When the three of us are home on a week day which is a rare occassion, it is lunch time and cold outside, what do we collectively wish for? Something hot, deep fried (sinful), which is exactly what we had for lunch when it was snowing outside - poori (deep fried Indian bread) with potato saagu and maagai (an Andhra delight made with raw mango).

We eat Poori with potato saagu or vegetables saagu or potato palya (dryer version of the saagu) or chole (a North Indian delicacy made with garbanzo beans) and always with maagai (I know this is the second time I said that name on this post, I promise I will post the recipe soon). The potato saagu I have here is not very spicy but flavorful and usually what you get in Mysore restaurants if you happened to order pooris.

Amma got married when she was just out of high school (yes, it was a child marriage :-)), she left the sheltered life at mother's place for the first time and moved to the unfamiliar place with her new husband. My FIL got her samosas to snack when he came home from work and amma wondered it was poori-bhaji but didn't dare ask her new husband why it was packaged like that :-), she broke open the samosa and ate the outer shell with the stuffing like she would eat poori-bhaji at home. She has learnt to eat samosa now and loves her poori-bhaji any day. So this one is for my lovely amma.

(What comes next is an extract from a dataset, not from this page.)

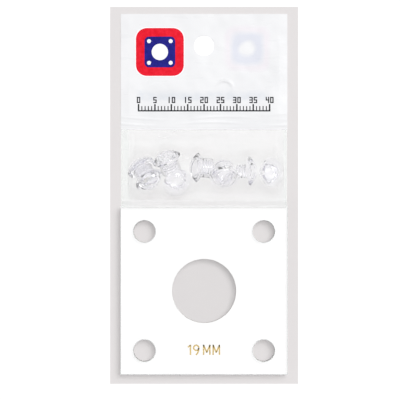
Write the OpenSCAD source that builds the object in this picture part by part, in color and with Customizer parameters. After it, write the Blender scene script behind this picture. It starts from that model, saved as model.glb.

What do you need to make Pooris?
1 cup wheat flour
1/2 cup water
1 Tsp salt
Oil to deep fry
1 Tsp ajwain seeds/om kalu/vamu (optional)
wheat flour, salt & ajwain seeds

Poori dough resting

Dough made into small balls, ready to be rolled

Rolled out discs, ready to be fried

How do you make Pooris?
  1. Make a stiff dough with the flour, salt, ajwain(if using) by adding water little by little.
  2. Keep it covered to keep the moisture intact for 15 minutes
  3. Heat oil to deep fry
  4. Pinch off a small lime sized dough, smoothen it and roll it into circular discs of about 1/2 mm thickness. 
  5. Deep fry the discs one by one in the hot oil, slowly turning it over till both sides becomes light golden
Puffed up poori

Poori turned over to cook on the other side
Tips:
  1. Do not keep the dough for more than 20 minutes as pooris absorb more oil.
  2. The dough should be stiffer than regular chapati dough. 
  3. Ajwain seeds not only give a nice flavor to the pooris but also help in easy digestion of the deep fried stuff.
What do you need to make Potato saagu?
4-5 medium potatoes - boil, peel and mash them with some chunks 
1 medium onion - choped into thin, long slices
1 Tsp salt (adjust to taste)
1 inch of fresh ginger root - cut into thin julienne
a small bunch of cilantro/coriander leaves
2-3 green chilies - slit vertically into half
1 cup of water
1 Tblsp of cooking oil
1 tsp mustard
1/2 tsp cumin

How do you make potato saagu?
  1. Heat oil in a pan, add mustard seeds, cumin, let mustard crackle
  2. Add cut chilies and chopped ginger and let it roast in oil for a minute
  3. Add chopped onions and let it become light pink
  4. Add the boiled, mashed potatoes in with salt and add in the water to bring it to a gravy consistency
  5. When the saagu starts to form small bubbles, add the chopped cilantro and let it all boil together for a couple of minutes
  6. Switch off the stove
Potato Saagu

Ready to bite into..
 Variations:
  1. Add frozen green peas to the saagu if you like.
Teaser about Maagai: 
This is a summer special pickle from Andhra, BH just loves it. It is preserved and used the whole year. It is a concentrated, spicy pickle and we make pachadi (chutney) using the concentrate with seasoning and mix it with home made yogurt/curd while serving.